* _DIRECTIONS_
Only the lines starting at the one with "under a flat shape" and ending at the one with "for node in" should be copied, exactly and with both ends kept.

* _DATA BLOCK_
----

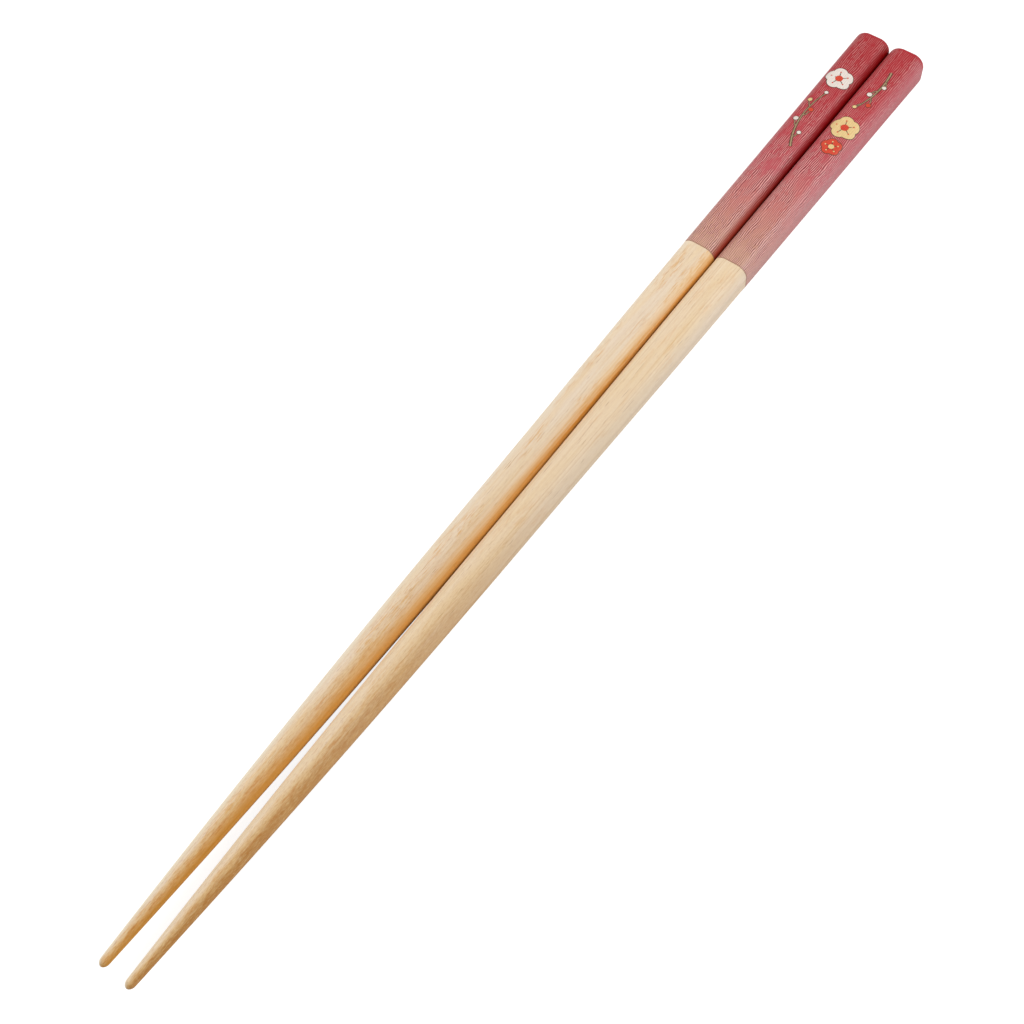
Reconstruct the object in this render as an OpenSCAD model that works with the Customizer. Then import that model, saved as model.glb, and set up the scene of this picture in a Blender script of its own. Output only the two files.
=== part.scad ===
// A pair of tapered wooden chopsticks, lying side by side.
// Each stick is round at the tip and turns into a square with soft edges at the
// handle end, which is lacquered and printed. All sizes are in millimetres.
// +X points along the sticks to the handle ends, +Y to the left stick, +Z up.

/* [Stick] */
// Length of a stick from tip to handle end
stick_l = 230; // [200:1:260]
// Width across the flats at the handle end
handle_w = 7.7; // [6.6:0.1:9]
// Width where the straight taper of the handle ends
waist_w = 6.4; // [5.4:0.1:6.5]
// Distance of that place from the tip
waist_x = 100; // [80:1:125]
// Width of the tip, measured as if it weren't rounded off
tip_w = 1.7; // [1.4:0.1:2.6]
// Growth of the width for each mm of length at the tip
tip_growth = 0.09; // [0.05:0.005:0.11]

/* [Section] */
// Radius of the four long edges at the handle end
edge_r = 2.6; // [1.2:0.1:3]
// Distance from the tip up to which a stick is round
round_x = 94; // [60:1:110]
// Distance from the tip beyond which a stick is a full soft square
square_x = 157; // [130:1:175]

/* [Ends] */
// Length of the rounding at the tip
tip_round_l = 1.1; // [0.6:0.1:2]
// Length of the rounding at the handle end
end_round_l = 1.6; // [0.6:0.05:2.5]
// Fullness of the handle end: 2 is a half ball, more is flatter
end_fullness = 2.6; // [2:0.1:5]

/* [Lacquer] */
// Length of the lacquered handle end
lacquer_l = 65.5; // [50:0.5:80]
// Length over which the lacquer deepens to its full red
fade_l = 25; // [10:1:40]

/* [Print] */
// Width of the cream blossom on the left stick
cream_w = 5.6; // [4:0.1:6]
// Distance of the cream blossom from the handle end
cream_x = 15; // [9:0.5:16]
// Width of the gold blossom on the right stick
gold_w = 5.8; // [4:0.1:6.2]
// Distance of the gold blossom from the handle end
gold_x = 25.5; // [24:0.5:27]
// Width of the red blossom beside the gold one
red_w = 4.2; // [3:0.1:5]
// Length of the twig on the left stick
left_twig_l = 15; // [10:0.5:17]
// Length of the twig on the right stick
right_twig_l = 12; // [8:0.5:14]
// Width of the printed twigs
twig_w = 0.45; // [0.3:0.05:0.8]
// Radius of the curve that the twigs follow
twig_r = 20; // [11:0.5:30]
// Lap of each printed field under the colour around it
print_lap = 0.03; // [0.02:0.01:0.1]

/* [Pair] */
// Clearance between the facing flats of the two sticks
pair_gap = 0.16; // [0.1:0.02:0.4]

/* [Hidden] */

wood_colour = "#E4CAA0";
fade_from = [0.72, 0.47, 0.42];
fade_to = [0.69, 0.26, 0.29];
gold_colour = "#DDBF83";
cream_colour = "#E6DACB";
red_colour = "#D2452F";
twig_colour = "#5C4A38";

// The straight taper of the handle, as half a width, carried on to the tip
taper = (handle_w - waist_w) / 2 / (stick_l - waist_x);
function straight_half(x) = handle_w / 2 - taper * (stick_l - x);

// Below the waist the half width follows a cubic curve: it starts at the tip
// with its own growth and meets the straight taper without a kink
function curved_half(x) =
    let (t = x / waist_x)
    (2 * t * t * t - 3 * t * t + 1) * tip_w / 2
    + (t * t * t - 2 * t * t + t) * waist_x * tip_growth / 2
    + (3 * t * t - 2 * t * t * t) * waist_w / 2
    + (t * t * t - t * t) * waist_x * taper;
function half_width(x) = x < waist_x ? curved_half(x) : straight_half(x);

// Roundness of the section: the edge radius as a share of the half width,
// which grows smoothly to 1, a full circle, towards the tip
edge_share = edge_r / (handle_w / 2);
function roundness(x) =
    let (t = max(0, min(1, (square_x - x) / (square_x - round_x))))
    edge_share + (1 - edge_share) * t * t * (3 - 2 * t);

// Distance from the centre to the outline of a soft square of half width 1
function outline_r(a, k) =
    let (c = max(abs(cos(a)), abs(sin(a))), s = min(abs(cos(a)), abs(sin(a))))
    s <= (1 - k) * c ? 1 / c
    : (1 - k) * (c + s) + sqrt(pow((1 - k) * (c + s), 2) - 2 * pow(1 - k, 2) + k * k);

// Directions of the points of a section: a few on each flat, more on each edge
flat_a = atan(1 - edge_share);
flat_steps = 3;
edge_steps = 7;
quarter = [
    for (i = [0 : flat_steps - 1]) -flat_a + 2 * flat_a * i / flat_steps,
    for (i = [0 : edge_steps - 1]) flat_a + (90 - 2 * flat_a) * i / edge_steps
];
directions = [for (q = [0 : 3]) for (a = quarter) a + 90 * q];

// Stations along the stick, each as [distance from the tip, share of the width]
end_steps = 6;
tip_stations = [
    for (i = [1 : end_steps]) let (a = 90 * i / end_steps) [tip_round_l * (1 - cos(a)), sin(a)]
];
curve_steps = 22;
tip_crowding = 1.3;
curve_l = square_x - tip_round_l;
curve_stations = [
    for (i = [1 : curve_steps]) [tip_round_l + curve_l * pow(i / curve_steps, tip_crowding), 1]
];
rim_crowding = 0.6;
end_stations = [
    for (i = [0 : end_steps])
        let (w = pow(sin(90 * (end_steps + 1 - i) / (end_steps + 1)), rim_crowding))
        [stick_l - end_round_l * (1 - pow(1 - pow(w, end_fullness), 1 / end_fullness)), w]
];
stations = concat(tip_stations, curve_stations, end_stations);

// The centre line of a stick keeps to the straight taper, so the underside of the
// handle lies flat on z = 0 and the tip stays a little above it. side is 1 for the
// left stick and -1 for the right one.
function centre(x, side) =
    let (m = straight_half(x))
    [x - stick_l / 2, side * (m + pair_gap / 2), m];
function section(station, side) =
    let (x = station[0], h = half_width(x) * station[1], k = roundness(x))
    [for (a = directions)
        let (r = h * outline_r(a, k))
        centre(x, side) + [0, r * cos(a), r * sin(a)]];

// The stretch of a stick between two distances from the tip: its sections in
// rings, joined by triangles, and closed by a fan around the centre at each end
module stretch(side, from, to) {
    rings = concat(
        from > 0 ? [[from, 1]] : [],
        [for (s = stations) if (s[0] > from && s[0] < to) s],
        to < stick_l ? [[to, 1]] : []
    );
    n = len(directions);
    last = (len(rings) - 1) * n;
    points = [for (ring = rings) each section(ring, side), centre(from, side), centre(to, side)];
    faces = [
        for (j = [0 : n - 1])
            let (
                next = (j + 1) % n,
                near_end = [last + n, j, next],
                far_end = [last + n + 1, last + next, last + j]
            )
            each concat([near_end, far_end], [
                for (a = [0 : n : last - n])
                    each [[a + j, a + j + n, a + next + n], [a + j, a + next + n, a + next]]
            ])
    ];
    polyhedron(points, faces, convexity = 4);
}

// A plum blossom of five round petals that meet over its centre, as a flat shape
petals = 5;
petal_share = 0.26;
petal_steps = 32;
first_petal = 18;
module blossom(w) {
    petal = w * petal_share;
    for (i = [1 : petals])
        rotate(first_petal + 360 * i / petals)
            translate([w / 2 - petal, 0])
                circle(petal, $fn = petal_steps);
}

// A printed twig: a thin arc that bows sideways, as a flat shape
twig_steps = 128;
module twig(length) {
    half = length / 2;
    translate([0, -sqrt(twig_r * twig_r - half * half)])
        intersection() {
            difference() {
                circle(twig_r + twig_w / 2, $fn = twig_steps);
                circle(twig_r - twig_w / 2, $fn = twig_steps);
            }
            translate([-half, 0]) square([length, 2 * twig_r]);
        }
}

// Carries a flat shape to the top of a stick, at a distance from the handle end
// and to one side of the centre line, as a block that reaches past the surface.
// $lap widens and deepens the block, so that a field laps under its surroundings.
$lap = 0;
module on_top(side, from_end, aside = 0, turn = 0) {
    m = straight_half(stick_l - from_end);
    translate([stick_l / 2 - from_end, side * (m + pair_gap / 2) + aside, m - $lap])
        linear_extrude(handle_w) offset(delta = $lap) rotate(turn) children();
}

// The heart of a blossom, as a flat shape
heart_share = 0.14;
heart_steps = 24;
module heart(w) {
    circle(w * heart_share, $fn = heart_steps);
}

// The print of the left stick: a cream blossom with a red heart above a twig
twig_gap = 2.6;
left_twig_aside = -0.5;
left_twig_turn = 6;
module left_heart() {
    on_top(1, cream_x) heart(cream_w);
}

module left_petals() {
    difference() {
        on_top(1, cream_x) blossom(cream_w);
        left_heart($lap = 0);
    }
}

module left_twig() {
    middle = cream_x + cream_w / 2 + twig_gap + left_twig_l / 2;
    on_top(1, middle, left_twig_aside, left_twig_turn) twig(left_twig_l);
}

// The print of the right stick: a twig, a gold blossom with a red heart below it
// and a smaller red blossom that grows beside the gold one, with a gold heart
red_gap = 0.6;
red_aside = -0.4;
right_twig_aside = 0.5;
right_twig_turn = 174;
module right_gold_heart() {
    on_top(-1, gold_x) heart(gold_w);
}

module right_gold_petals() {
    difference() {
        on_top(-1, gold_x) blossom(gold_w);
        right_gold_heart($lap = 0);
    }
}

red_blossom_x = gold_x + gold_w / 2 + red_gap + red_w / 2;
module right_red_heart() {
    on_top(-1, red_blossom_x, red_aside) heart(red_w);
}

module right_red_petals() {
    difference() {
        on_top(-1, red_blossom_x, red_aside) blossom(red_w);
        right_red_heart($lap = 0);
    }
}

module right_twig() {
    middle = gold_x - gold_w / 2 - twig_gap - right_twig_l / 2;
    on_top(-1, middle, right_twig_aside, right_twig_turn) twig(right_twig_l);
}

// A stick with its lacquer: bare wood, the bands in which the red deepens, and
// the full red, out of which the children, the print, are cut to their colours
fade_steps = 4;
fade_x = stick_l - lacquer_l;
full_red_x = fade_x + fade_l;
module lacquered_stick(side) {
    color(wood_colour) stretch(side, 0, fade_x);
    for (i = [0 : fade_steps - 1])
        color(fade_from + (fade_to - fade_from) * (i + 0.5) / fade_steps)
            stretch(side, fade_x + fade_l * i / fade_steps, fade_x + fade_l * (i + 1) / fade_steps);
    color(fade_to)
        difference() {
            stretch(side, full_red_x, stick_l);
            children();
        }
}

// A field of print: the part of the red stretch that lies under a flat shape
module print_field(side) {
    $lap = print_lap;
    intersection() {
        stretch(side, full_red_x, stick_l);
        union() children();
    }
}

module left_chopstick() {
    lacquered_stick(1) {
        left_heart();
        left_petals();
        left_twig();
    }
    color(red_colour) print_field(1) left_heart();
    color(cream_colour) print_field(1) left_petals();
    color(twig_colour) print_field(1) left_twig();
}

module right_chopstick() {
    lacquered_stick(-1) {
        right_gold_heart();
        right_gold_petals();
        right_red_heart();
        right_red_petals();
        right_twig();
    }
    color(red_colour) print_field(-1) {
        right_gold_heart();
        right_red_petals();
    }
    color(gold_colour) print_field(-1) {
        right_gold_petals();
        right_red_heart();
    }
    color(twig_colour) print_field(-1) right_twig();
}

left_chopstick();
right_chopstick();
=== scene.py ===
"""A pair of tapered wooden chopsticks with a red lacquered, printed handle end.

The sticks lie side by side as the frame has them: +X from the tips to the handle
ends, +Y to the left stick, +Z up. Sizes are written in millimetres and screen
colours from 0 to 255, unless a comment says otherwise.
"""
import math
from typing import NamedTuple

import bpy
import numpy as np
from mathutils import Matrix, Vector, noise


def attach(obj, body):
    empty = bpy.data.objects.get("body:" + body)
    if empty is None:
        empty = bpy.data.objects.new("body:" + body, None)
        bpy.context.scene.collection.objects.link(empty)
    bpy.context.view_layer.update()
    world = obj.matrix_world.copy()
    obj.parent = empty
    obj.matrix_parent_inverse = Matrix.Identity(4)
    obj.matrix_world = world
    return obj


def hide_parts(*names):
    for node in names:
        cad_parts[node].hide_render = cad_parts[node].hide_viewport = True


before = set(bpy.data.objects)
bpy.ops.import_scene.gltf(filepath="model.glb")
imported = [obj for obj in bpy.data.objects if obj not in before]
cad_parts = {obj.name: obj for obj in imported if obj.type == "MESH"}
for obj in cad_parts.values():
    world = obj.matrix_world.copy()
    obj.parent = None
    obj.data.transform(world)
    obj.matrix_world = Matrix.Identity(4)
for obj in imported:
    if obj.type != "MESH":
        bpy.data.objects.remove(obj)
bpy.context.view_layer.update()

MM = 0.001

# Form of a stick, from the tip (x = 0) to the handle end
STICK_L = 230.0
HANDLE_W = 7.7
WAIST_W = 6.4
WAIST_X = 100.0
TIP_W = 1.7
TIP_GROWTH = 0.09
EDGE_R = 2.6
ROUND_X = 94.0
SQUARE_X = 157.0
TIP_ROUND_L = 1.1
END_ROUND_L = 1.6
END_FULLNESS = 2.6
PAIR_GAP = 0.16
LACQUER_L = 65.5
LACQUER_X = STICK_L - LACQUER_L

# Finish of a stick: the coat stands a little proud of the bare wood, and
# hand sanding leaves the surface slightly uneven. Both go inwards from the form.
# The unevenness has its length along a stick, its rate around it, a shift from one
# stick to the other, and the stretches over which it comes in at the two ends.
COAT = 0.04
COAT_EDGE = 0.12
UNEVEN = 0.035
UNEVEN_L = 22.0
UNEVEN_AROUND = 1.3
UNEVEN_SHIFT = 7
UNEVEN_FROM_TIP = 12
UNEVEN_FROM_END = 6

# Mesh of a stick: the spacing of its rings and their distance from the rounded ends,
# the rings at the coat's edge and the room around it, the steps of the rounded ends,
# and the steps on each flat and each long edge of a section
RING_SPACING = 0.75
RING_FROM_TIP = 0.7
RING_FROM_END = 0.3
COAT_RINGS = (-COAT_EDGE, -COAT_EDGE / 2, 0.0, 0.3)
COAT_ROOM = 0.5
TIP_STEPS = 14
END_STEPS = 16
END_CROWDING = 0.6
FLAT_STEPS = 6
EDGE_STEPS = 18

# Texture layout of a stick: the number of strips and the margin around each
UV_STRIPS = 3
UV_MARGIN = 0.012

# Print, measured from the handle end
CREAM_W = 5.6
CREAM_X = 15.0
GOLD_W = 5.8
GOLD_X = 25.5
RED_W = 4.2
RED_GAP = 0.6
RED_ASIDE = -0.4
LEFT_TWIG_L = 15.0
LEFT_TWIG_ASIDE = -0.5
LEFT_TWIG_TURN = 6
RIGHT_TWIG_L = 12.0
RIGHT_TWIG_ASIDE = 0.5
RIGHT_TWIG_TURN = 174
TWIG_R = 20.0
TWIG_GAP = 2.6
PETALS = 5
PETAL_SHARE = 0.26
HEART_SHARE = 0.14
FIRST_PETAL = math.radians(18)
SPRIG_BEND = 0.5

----

* _ANSWER TO THE PROBLEM_
// A field of print: the part of the red stretch that lies under a flat shape
module print_field(side) {
    $lap = print_lap;
    intersection() {
        stretch(side, full_red_x, stick_l);
        union() children();
    }
}

module left_chopstick() {
    lacquered_stick(1) {
        left_heart();
        left_petals();
        left_twig();
    }
    color(red_colour) print_field(1) left_heart();
    color(cream_colour) print_field(1) left_petals();
    color(twig_colour) print_field(1) left_twig();
}

module right_chopstick() {
    lacquered_stick(-1) {
        right_gold_heart();
        right_gold_petals();
        right_red_heart();
        right_red_petals();
        right_twig();
    }
    color(red_colour) print_field(-1) {
        right_gold_heart();
        right_red_petals();
    }
    color(gold_colour) print_field(-1) {
        right_gold_petals();
        right_red_heart();
    }
    color(twig_colour) print_field(-1) right_twig();
}

left_chopstick();
right_chopstick();
=== scene.py ===
"""A pair of tapered wooden chopsticks with a red lacquered, printed handle end.

The sticks lie side by side as the frame has them: +X from the tips to the handle
ends, +Y to the left stick, +Z up. Sizes are written in millimetres and screen
colours from 0 to 255, unless a comment says otherwise.
"""
import math
from typing import NamedTuple

import bpy
import numpy as np
from mathutils import Matrix, Vector, noise


def attach(obj, body):
    empty = bpy.data.objects.get("body:" + body)
    if empty is None:
        empty = bpy.data.objects.new("body:" + body, None)
        bpy.context.scene.collection.objects.link(empty)
    bpy.context.view_layer.update()
    world = obj.matrix_world.copy()
    obj.parent = empty
    obj.matrix_parent_inverse = Matrix.Identity(4)
    obj.matrix_world = world
    return obj


def hide_parts(*names):
    for node in names:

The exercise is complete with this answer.